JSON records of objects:
## start

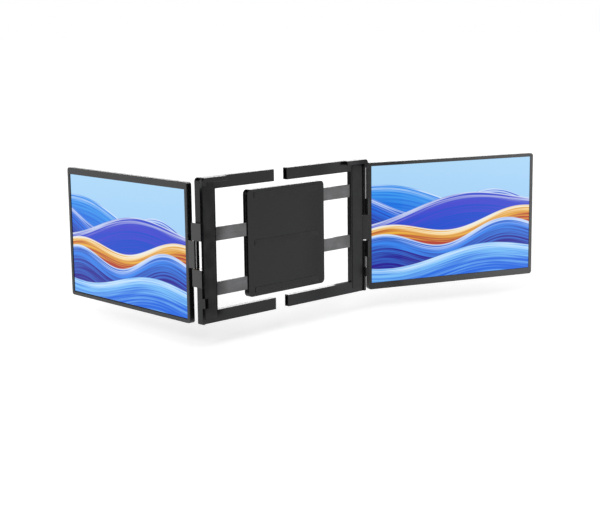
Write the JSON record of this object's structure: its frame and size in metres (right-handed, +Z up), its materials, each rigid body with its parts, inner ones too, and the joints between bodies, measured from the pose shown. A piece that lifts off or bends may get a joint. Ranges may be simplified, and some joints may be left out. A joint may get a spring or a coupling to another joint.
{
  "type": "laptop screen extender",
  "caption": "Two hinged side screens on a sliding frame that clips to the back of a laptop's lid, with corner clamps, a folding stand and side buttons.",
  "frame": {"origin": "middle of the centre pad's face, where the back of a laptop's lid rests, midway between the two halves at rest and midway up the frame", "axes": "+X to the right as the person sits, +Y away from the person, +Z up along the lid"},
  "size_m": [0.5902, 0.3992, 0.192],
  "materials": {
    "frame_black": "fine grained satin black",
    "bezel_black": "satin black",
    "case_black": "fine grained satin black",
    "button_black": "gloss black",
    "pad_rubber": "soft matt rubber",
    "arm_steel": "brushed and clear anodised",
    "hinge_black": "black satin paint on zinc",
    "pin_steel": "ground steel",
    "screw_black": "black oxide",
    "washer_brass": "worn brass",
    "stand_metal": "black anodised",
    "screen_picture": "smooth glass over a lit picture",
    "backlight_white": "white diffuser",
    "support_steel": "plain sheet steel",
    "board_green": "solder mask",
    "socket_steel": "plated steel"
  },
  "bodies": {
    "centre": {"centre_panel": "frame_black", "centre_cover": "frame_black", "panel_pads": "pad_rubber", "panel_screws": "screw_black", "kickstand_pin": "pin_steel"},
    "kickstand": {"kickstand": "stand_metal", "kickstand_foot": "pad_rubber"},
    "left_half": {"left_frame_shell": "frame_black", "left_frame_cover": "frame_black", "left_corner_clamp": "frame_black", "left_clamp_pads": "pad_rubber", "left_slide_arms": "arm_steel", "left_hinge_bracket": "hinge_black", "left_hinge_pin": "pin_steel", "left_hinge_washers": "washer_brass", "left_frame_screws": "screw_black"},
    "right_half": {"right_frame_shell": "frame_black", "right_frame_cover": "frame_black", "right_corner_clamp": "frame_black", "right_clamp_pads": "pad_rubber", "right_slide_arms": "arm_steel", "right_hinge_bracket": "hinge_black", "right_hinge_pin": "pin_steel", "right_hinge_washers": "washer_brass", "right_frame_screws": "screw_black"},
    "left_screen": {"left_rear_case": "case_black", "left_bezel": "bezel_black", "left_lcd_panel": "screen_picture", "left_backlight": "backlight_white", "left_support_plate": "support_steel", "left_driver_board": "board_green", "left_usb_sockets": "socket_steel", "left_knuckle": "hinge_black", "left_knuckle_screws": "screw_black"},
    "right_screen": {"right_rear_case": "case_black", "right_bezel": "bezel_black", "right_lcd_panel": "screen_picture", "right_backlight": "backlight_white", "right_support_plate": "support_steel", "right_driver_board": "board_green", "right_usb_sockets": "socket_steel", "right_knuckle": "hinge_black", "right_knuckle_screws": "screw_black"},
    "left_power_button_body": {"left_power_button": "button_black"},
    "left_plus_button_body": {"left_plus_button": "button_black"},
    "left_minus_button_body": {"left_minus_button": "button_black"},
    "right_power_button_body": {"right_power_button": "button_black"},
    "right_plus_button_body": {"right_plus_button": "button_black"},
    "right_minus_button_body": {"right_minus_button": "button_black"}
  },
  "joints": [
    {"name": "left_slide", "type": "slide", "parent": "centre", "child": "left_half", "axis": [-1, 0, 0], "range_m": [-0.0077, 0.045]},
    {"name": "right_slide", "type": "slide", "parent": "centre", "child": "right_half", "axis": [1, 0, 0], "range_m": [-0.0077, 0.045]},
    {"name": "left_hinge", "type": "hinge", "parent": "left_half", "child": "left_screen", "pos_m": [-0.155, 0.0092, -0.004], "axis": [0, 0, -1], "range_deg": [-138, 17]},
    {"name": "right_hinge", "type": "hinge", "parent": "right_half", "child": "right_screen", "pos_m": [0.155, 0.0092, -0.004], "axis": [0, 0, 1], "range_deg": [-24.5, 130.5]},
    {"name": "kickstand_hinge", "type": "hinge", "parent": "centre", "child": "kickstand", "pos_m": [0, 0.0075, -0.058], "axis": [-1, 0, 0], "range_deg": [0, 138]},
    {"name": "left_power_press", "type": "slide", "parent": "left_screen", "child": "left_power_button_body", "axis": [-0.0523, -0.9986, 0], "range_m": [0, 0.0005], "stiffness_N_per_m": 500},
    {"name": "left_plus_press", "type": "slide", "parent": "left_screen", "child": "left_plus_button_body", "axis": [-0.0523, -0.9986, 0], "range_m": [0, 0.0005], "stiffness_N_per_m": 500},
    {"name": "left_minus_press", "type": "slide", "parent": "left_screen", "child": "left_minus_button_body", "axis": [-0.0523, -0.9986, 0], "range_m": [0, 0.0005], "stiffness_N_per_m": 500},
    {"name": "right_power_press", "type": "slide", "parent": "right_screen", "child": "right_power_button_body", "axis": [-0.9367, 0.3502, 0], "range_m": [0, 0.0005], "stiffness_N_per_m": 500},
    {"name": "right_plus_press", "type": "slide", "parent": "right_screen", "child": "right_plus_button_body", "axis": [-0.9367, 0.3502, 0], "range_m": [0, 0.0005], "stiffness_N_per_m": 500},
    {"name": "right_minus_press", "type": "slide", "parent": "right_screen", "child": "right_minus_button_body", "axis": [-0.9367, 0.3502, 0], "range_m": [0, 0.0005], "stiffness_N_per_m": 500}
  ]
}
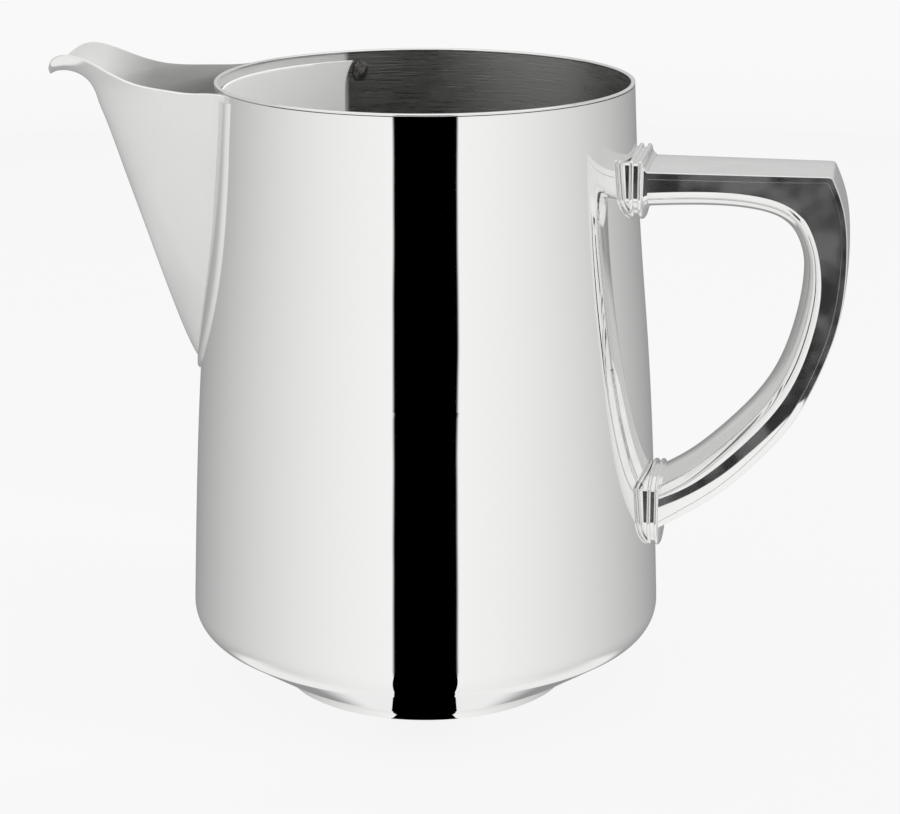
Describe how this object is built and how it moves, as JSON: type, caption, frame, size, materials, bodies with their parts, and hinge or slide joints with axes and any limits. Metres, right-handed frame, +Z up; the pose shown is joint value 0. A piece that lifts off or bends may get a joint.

## end

§ **TASK INSTRUCTIONS**: From the listing above, extract all records word for word.

§ **TASK SOLUTION**:
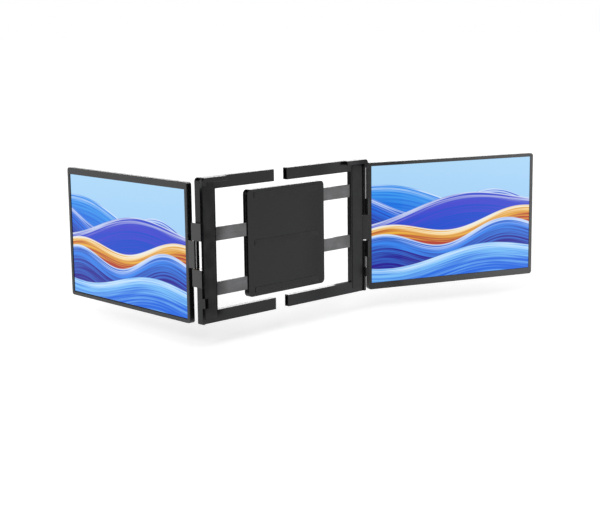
Write the JSON record of this object's structure: its frame and size in metres (right-handed, +Z up), its materials, each rigid body with its parts, inner ones too, and the joints between bodies, measured from the pose shown. A piece that lifts off or bends may get a joint. Ranges may be simplified, and some joints may be left out. A joint may get a spring or a coupling to another joint.
{
  "type": "laptop screen extender",
  "caption": "Two hinged side screens on a sliding frame that clips to the back of a laptop's lid, with corner clamps, a folding stand and side buttons.",
  "frame": {"origin": "middle of the centre pad's face, where the back of a laptop's lid rests, midway between the two halves at rest and midway up the frame", "axes": "+X to the right as the person sits, +Y away from the person, +Z up along the lid"},
  "size_m": [0.5902, 0.3992, 0.192],
  "materials": {
    "frame_black": "fine grained satin black",
    "bezel_black": "satin black",
    "case_black": "fine grained satin black",
    "button_black": "gloss black",
    "pad_rubber": "soft matt rubber",
    "arm_steel": "brushed and clear anodised",
    "hinge_black": "black satin paint on zinc",
    "pin_steel": "ground steel",
    "screw_black": "black oxide",
    "washer_brass": "worn brass",
    "stand_metal": "black anodised",
    "screen_picture": "smooth glass over a lit picture",
    "backlight_white": "white diffuser",
    "support_steel": "plain sheet steel",
    "board_green": "solder mask",
    "socket_steel": "plated steel"
  },
  "bodies": {
    "centre": {"centre_panel": "frame_black", "centre_cover": "frame_black", "panel_pads": "pad_rubber", "panel_screws": "screw_black", "kickstand_pin": "pin_steel"},
    "kickstand": {"kickstand": "stand_metal", "kickstand_foot": "pad_rubber"},
    "left_half": {"left_frame_shell": "frame_black", "left_frame_cover": "frame_black", "left_corner_clamp": "frame_black", "left_clamp_pads": "pad_rubber", "left_slide_arms": "arm_steel", "left_hinge_bracket": "hinge_black", "left_hinge_pin": "pin_steel", "left_hinge_washers": "washer_brass", "left_frame_screws": "screw_black"},
    "right_half": {"right_frame_shell": "frame_black", "right_frame_cover": "frame_black", "right_corner_clamp": "frame_black", "right_clamp_pads": "pad_rubber", "right_slide_arms": "arm_steel", "right_hinge_bracket": "hinge_black", "right_hinge_pin": "pin_steel", "right_hinge_washers": "washer_brass", "right_frame_screws": "screw_black"},
    "left_screen": {"left_rear_case": "case_black", "left_bezel": "bezel_black", "left_lcd_panel": "screen_picture", "left_backlight": "backlight_white", "left_support_plate": "support_steel", "left_driver_board": "board_green", "left_usb_sockets": "socket_steel", "left_knuckle": "hinge_black", "left_knuckle_screws": "screw_black"},
    "right_screen": {"right_rear_case": "case_black", "right_bezel": "bezel_black", "right_lcd_panel": "screen_picture", "right_backlight": "backlight_white", "right_support_plate": "support_steel", "right_driver_board": "board_green", "right_usb_sockets": "socket_steel", "right_knuckle": "hinge_black", "right_knuckle_screws": "screw_black"},
    "left_power_button_body": {"left_power_button": "button_black"},
    "left_plus_button_body": {"left_plus_button": "button_black"},
    "left_minus_button_body": {"left_minus_button": "button_black"},
    "right_power_button_body": {"right_power_button": "button_black"},
    "right_plus_button_body": {"right_plus_button": "button_black"},
    "right_minus_button_body": {"right_minus_button": "button_black"}
  },
  "joints": [
    {"name": "left_slide", "type": "slide", "parent": "centre", "child": "left_half", "axis": [-1, 0, 0], "range_m": [-0.0077, 0.045]},
    {"name": "right_slide", "type": "slide", "parent": "centre", "child": "right_half", "axis": [1, 0, 0], "range_m": [-0.0077, 0.045]},
    {"name": "left_hinge", "type": "hinge", "parent": "left_half", "child": "left_screen", "pos_m": [-0.155, 0.0092, -0.004], "axis": [0, 0, -1], "range_deg": [-138, 17]},
    {"name": "right_hinge", "type": "hinge", "parent": "right_half", "child": "right_screen", "pos_m": [0.155, 0.0092, -0.004], "axis": [0, 0, 1], "range_deg": [-24.5, 130.5]},
    {"name": "kickstand_hinge", "type": "hinge", "parent": "centre", "child": "kickstand", "pos_m": [0, 0.0075, -0.058], "axis": [-1, 0, 0], "range_deg": [0, 138]},
    {"name": "left_power_press", "type": "slide", "parent": "left_screen", "child": "left_power_button_body", "axis": [-0.0523, -0.9986, 0], "range_m": [0, 0.0005], "stiffness_N_per_m": 500},
    {"name": "left_plus_press", "type": "slide", "parent": "left_screen", "child": "left_plus_button_body", "axis": [-0.0523, -0.9986, 0], "range_m": [0, 0.0005], "stiffness_N_per_m": 500},
    {"name": "left_minus_press", "type": "slide", "parent": "left_screen", "child": "left_minus_button_body", "axis": [-0.0523, -0.9986, 0], "range_m": [0, 0.0005], "stiffness_N_per_m": 500},
    {"name": "right_power_press", "type": "slide", "parent": "right_screen", "child": "right_power_button_body", "axis": [-0.9367, 0.3502, 0], "range_m": [0, 0.0005], "stiffness_N_per_m": 500},
    {"name": "right_plus_press", "type": "slide", "parent": "right_screen", "child": "right_plus_button_body", "axis": [-0.9367, 0.3502, 0], "range_m": [0, 0.0005], "stiffness_N_per_m": 500},
    {"name": "right_minus_press", "type": "slide", "parent": "right_screen", "child": "right_minus_button_body", "axis": [-0.9367, 0.3502, 0], "range_m": [0, 0.0005], "stiffness_N_per_m": 500}
  ]
}
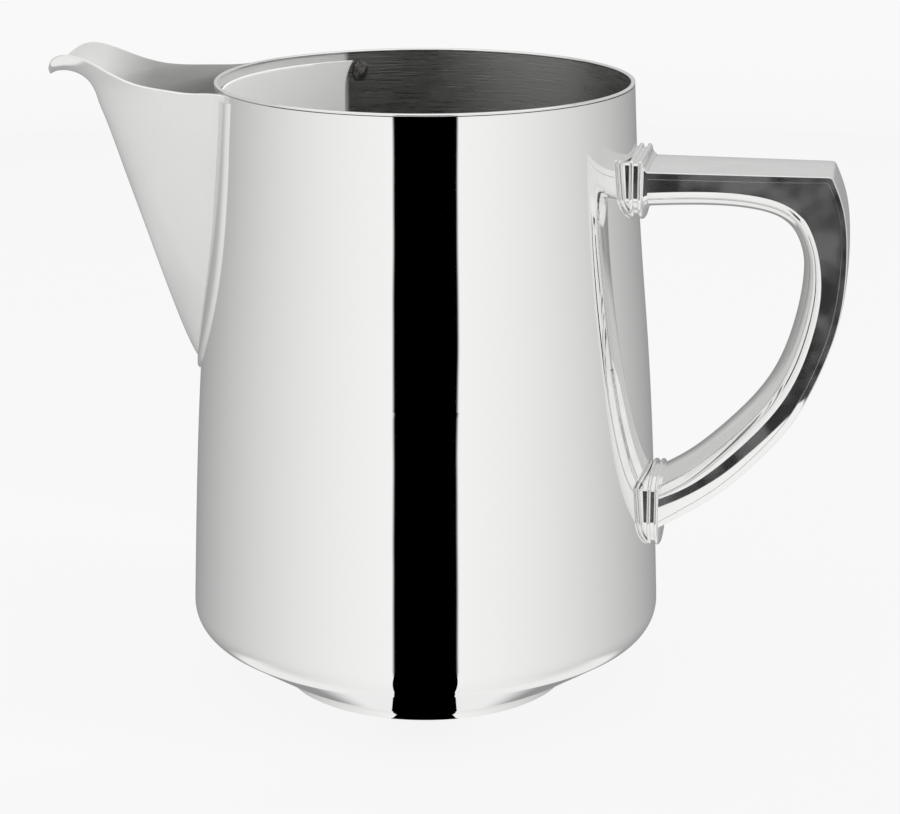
Describe how this object is built and how it moves, as JSON: type, caption, frame, size, materials, bodies with their parts, and hinge or slide joints with axes and any limits. Metres, right-handed frame, +Z up; the pose shown is joint value 0. A piece that lifts off or bends may get a joint.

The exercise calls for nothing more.